Senate Bill 6105, sponsored by Sen. Rebecca Saldaña, D-Seattle, also mandates training for workers at the venue regarding sexual harassment and potential human trafficking.

“Strippers are workers, and they should be given the same rights and protections as any other labor force,” Saldaña said in a press release statement. “If they are employed at a legal establishment in Washington, they deserve the safeguards that every worker is entitled to, including protection from exploitation, trafficking, and abuse.”

The bill cleared the Senate on Feb. 7 in a 29-20 vote, then in the House on Feb. 27 in a 58-36 vote. At the bill’s March 25 signing, Inslee said the legislation “prevents worker exploitation.”

“It’s pretty simple why we’re passing this bill,” he said. “These are working folks, and working people deserve safety in the environment in which they work.”

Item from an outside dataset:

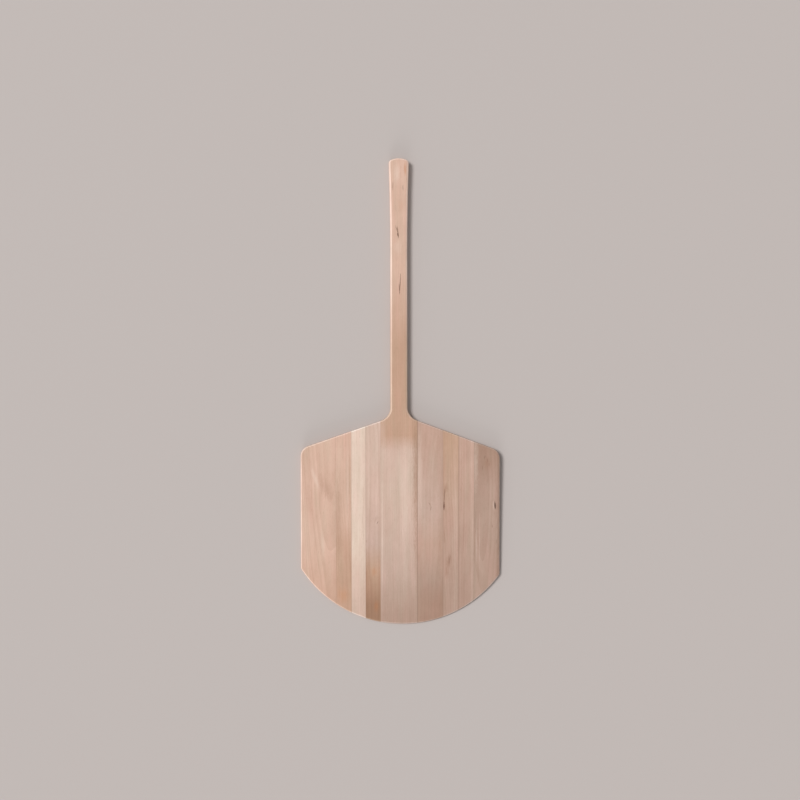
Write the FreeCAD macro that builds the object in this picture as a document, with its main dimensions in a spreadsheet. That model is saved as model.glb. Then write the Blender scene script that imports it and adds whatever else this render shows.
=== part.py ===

Among the bill’s other provisions is mandating panic buttons for rooms where a worker might be alone with a customer. If alcohol is served at the venue, no one under the age of 21 is allowed to work there or enter the premises. Any worker who is terminated or not rehired after applying for a job can request a written notice for the termination or refusal to rehire.

“We need to recognize workers’ rights to safeguard their well-being,” Saldaña said in her statement.

Earlier this year, several Seattle bars were accused of “lewd conduct” and running afoul of a Liquor and Cannabis Control Board rule that prohibited the serving of alcohol at venues with adult entertainment, prompting inspections by LCB and Seattle police officers. Ultimately, no arrests were made.

SB 6105 repeals the Washington Administrative Code that specifically prohibits liquor licenses for venues that have “lewd conduct,” which Rep. Skyler Rude, R-Wall Walla, told colleagues on the House floor is why he opposed the final bill.

“A person has more restrictions on their body in an establishment that is limited to people who are over 21 than they do right outside the door,” he said, adding that he preferred they “modernize” the WAC, rather than repeal it.